SHORT PROBLEM
Reproduce all of the data exactly, with no line skipped.

== DATASET EXTRACT

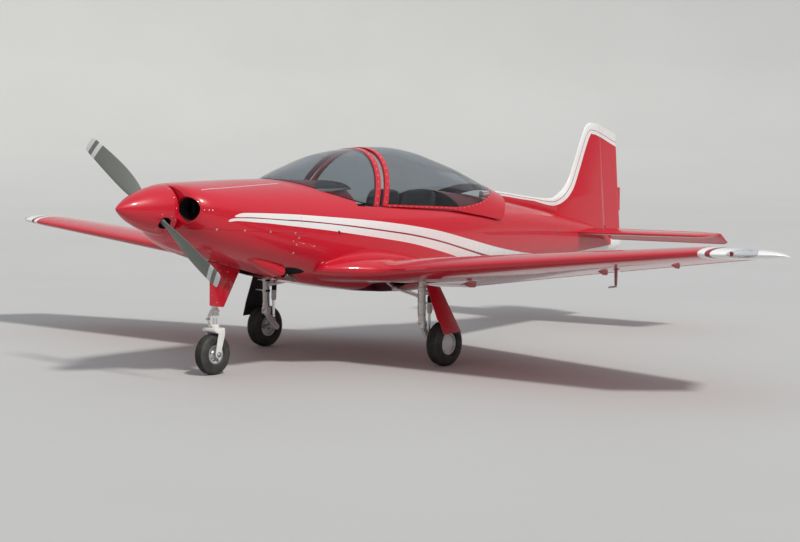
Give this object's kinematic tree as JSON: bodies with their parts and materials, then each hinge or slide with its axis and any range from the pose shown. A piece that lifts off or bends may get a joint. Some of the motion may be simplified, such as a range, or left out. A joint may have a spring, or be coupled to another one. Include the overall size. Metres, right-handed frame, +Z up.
{
  "type": "light aircraft",
  "caption": "Two-seat low-wing light aircraft on retractable tricycle gear, with sliding bubble canopy, propeller, control surfaces and flaps that move.",
  "frame": {"origin": "on the ground under the middle of the bounding box", "axes": "+X forward to the spinner tip, +Y to the left wing tip, +Z up"},
  "size_m": [6.5, 8, 1.934],
  "materials": {
    "red_airframe": "gloss red paint over plywood",
    "red_cowl": "gloss red paint over glassfibre",
    "red_metal": "gloss red paint over aluminium",
    "white_cone": "gloss white paint",
    "clear_plastic": "smoke tinted acrylic",
    "lens": "clear lens",
    "engine": "dark, plain block",
    "dark_interior": "matt dark",
    "dark_metal": "matt dark",
    "seat_fabric": "dark grey cloth",
    "leg_paint": "light grey paint",
    "steel": "bright steel",
    "blade": "satin grey paint",
    "tyre": "black rubber",
    "wheel": "silver paint"
  },
  "bodies": {
    "airframe": {"cowl_upper": "red_cowl", "cowl_lower": "red_cowl", "engine_block": "engine", "prop_flange": "steel", "windshield_glass": "clear_plastic", "windshield_bow": "red_metal", "fuselage": "red_airframe", "tail_cone": "white_cone", "wing_left": "red_airframe", "wing_right": "red_airframe", "tip_light_left": "lens", "tip_light_right": "lens", "pitot": "steel", "tailplane": "red_airframe", "fin": "red_airframe", "instrument_panel": "dark_metal", "seat_base": "dark_interior", "seat_cushion_left": "seat_fabric", "seat_back_left": "seat_fabric", "seat_cushion_right": "seat_fabric", "seat_back_right": "seat_fabric", "baggage_shelf": "dark_interior", "control_sticks": "dark_metal", "nose_leg": "leg_paint", "nose_door": "red_metal", "main_leg_left": "leg_paint", "main_link_left": "leg_paint", "main_shock_left": "steel", "main_brace_left": "leg_paint", "main_door_left": "red_metal", "exhaust_left": "steel", "main_leg_right": "leg_paint", "main_link_right": "leg_paint", "main_shock_right": "steel", "main_brace_right": "leg_paint", "main_door_right": "red_metal", "exhaust_right": "steel"},
    "propeller": {"spinner": "red_cowl", "propeller": "blade"},
    "nose_fork": {"nose_fork": "leg_paint"},
    "nose_wheel": {"nose_tyre": "tyre", "nose_rim": "wheel"},
    "wheel_left": {"main_tyre_left": "tyre", "main_rim_left": "wheel"},
    "wheel_right": {"main_tyre_right": "tyre", "main_rim_right": "wheel"},
    "canopy": {"canopy_frame": "red_metal", "canopy_glass": "clear_plastic"},
    "rudder": {"rudder": "red_airframe"},
    "elevator": {"elevator": "red_airframe"},
    "aileron_left": {"aileron_left": "red_airframe"},
    "aileron_right": {"aileron_right": "red_airframe"},
    "flap_left": {"flap_left": "red_airframe"},
    "flap_right": {"flap_right": "red_airframe"}
  },
  "joints": [
    {"name": "propeller_spin", "type": "hinge", "parent": "airframe", "child": "propeller", "pos_m": [3.25, 0, 1.265], "axis": [0.999, 0, 0.0436], "continuous": true},
    {"name": "nose_steer", "type": "hinge", "parent": "airframe", "child": "nose_fork", "pos_m": [2.295, 0, 0.34], "axis": [0, 0, 1], "range_deg": [-20, 20]},
    {"name": "nose_wheel_roll", "type": "hinge", "parent": "nose_fork", "child": "nose_wheel", "pos_m": [2.32, 0, 0.155], "axis": [0, 1, 0], "continuous": true},
    {"name": "left_wheel_roll", "type": "hinge", "parent": "airframe", "child": "wheel_left", "pos_m": [0.77, 0.98, 0.175], "axis": [0, 1, 0], "continuous": true},
    {"name": "right_wheel_roll", "type": "hinge", "parent": "airframe", "child": "wheel_right", "pos_m": [0.77, -0.98, 0.175], "axis": [0, 1, 0], "continuous": true},
    {"name": "canopy_slide", "type": "slide", "parent": "airframe", "child": "canopy", "axis": [-0.999, 0, -0.0438], "range_m": [-0.042, 0.65]},
    {"name": "rudder_swing", "type": "hinge", "parent": "airframe", "child": "rudder", "pos_m": [-2.965, 0, 0.88], "axis": [0.1135, 0, 0.9935], "range_deg": [-25, 25]},
    {"name": "elevator_pitch", "type": "hinge", "parent": "airframe", "child": "elevator", "pos_m": [-2.75, 0, 0.898], "axis": [0, 1, 0], "range_deg": [0, 55]},
    {"name": "left_aileron", "type": "hinge", "parent": "airframe", "child": "aileron_left", "pos_m": [0.36509, 2.101, 0.79746], "axis": [0.1948, 0.9742, 0.1141], "range_deg": [-20, 20]},
    {"name": "right_aileron", "type": "hinge", "parent": "airframe", "child": "aileron_right", "pos_m": [0.36509, -2.101, 0.79746], "axis": [-0.1948, 0.9742, -0.1141], "range_deg": [-20, 20]},
    {"name": "left_flap", "type": "hinge", "parent": "airframe", "child": "flap_left", "pos_m": [0.06717, 0.606, 0.61436], "axis": [-0.194, -0.9737, -0.1193], "range_deg": [0, 40]},
    {"name": "right_flap", "type": "hinge", "parent": "airframe", "child": "flap_right", "pos_m": [0.06717, -0.606, 0.61436], "axis": [0.194, -0.9737, 0.1193], "range_deg": [0, 40]}
  ],
  "couplings": [
    {"joint": "right_aileron", "follows": "left_aileron", "ratio": -1},
    {"joint": "right_flap", "follows": "left_flap", "ratio": 1}
  ]
}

====

ANSWER TO THE PROBLEM
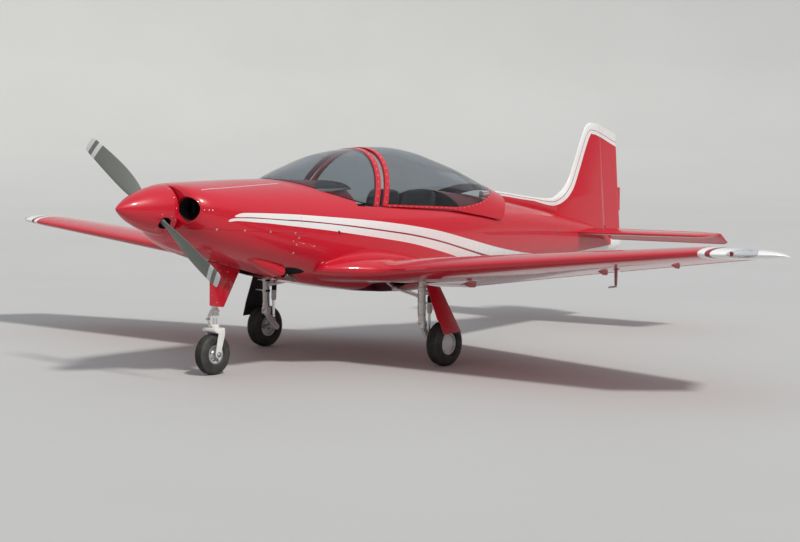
Give this object's kinematic tree as JSON: bodies with their parts and materials, then each hinge or slide with its axis and any range from the pose shown. A piece that lifts off or bends may get a joint. Some of the motion may be simplified, such as a range, or left out. A joint may have a spring, or be coupled to another one. Include the overall size. Metres, right-handed frame, +Z up.
{
  "type": "light aircraft",
  "caption": "Two-seat low-wing light aircraft on retractable tricycle gear, with sliding bubble canopy, propeller, control surfaces and flaps that move.",
  "frame": {"origin": "on the ground under the middle of the bounding box", "axes": "+X forward to the spinner tip, +Y to the left wing tip, +Z up"},
  "size_m": [6.5, 8, 1.934],
  "materials": {
    "red_airframe": "gloss red paint over plywood",
    "red_cowl": "gloss red paint over glassfibre",
    "red_metal": "gloss red paint over aluminium",
    "white_cone": "gloss white paint",
    "clear_plastic": "smoke tinted acrylic",
    "lens": "clear lens",
    "engine": "dark, plain block",
    "dark_interior": "matt dark",
    "dark_metal": "matt dark",
    "seat_fabric": "dark grey cloth",
    "leg_paint": "light grey paint",
    "steel": "bright steel",
    "blade": "satin grey paint",
    "tyre": "black rubber",
    "wheel": "silver paint"
  },
  "bodies": {
    "airframe": {"cowl_upper": "red_cowl", "cowl_lower": "red_cowl", "engine_block": "engine", "prop_flange": "steel", "windshield_glass": "clear_plastic", "windshield_bow": "red_metal", "fuselage": "red_airframe", "tail_cone": "white_cone", "wing_left": "red_airframe", "wing_right": "red_airframe", "tip_light_left": "lens", "tip_light_right": "lens", "pitot": "steel", "tailplane": "red_airframe", "fin": "red_airframe", "instrument_panel": "dark_metal", "seat_base": "dark_interior", "seat_cushion_left": "seat_fabric", "seat_back_left": "seat_fabric", "seat_cushion_right": "seat_fabric", "seat_back_right": "seat_fabric", "baggage_shelf": "dark_interior", "control_sticks": "dark_metal", "nose_leg": "leg_paint", "nose_door": "red_metal", "main_leg_left": "leg_paint", "main_link_left": "leg_paint", "main_shock_left": "steel", "main_brace_left": "leg_paint", "main_door_left": "red_metal", "exhaust_left": "steel", "main_leg_right": "leg_paint", "main_link_right": "leg_paint", "main_shock_right": "steel", "main_brace_right": "leg_paint", "main_door_right": "red_metal", "exhaust_right": "steel"},
    "propeller": {"spinner": "red_cowl", "propeller": "blade"},
    "nose_fork": {"nose_fork": "leg_paint"},
    "nose_wheel": {"nose_tyre": "tyre", "nose_rim": "wheel"},
    "wheel_left": {"main_tyre_left": "tyre", "main_rim_left": "wheel"},
    "wheel_right": {"main_tyre_right": "tyre", "main_rim_right": "wheel"},
    "canopy": {"canopy_frame": "red_metal", "canopy_glass": "clear_plastic"},
    "rudder": {"rudder": "red_airframe"},
    "elevator": {"elevator": "red_airframe"},
    "aileron_left": {"aileron_left": "red_airframe"},
    "aileron_right": {"aileron_right": "red_airframe"},
    "flap_left": {"flap_left": "red_airframe"},
    "flap_right": {"flap_right": "red_airframe"}
  },
  "joints": [
    {"name": "propeller_spin", "type": "hinge", "parent": "airframe", "child": "propeller", "pos_m": [3.25, 0, 1.265], "axis": [0.999, 0, 0.0436], "continuous": true},
    {"name": "nose_steer", "type": "hinge", "parent": "airframe", "child": "nose_fork", "pos_m": [2.295, 0, 0.34], "axis": [0, 0, 1], "range_deg": [-20, 20]},
    {"name": "nose_wheel_roll", "type": "hinge", "parent": "nose_fork", "child": "nose_wheel", "pos_m": [2.32, 0, 0.155], "axis": [0, 1, 0], "continuous": true},
    {"name": "left_wheel_roll", "type": "hinge", "parent": "airframe", "child": "wheel_left", "pos_m": [0.77, 0.98, 0.175], "axis": [0, 1, 0], "continuous": true},
    {"name": "right_wheel_roll", "type": "hinge", "parent": "airframe", "child": "wheel_right", "pos_m": [0.77, -0.98, 0.175], "axis": [0, 1, 0], "continuous": true},
    {"name": "canopy_slide", "type": "slide", "parent": "airframe", "child": "canopy", "axis": [-0.999, 0, -0.0438], "range_m": [-0.042, 0.65]},
    {"name": "rudder_swing", "type": "hinge", "parent": "airframe", "child": "rudder", "pos_m": [-2.965, 0, 0.88], "axis": [0.1135, 0, 0.9935], "range_deg": [-25, 25]},
    {"name": "elevator_pitch", "type": "hinge", "parent": "airframe", "child": "elevator", "pos_m": [-2.75, 0, 0.898], "axis": [0, 1, 0], "range_deg": [0, 55]},
    {"name": "left_aileron", "type": "hinge", "parent": "airframe", "child": "aileron_left", "pos_m": [0.36509, 2.101, 0.79746], "axis": [0.1948, 0.9742, 0.1141], "range_deg": [-20, 20]},
    {"name": "right_aileron", "type": "hinge", "parent": "airframe", "child": "aileron_right", "pos_m": [0.36509, -2.101, 0.79746], "axis": [-0.1948, 0.9742, -0.1141], "range_deg": [-20, 20]},
    {"name": "left_flap", "type": "hinge", "parent": "airframe", "child": "flap_left", "pos_m": [0.06717, 0.606, 0.61436], "axis": [-0.194, -0.9737, -0.1193], "range_deg": [0, 40]},
    {"name": "right_flap", "type": "hinge", "parent": "airframe", "child": "flap_right", "pos_m": [0.06717, -0.606, 0.61436], "axis": [0.194, -0.9737, 0.1193], "range_deg": [0, 40]}
  ],
  "couplings": [
    {"joint": "right_aileron", "follows": "left_aileron", "ratio": -1},
    {"joint": "right_flap", "follows": "left_flap", "ratio": 1}
  ]
}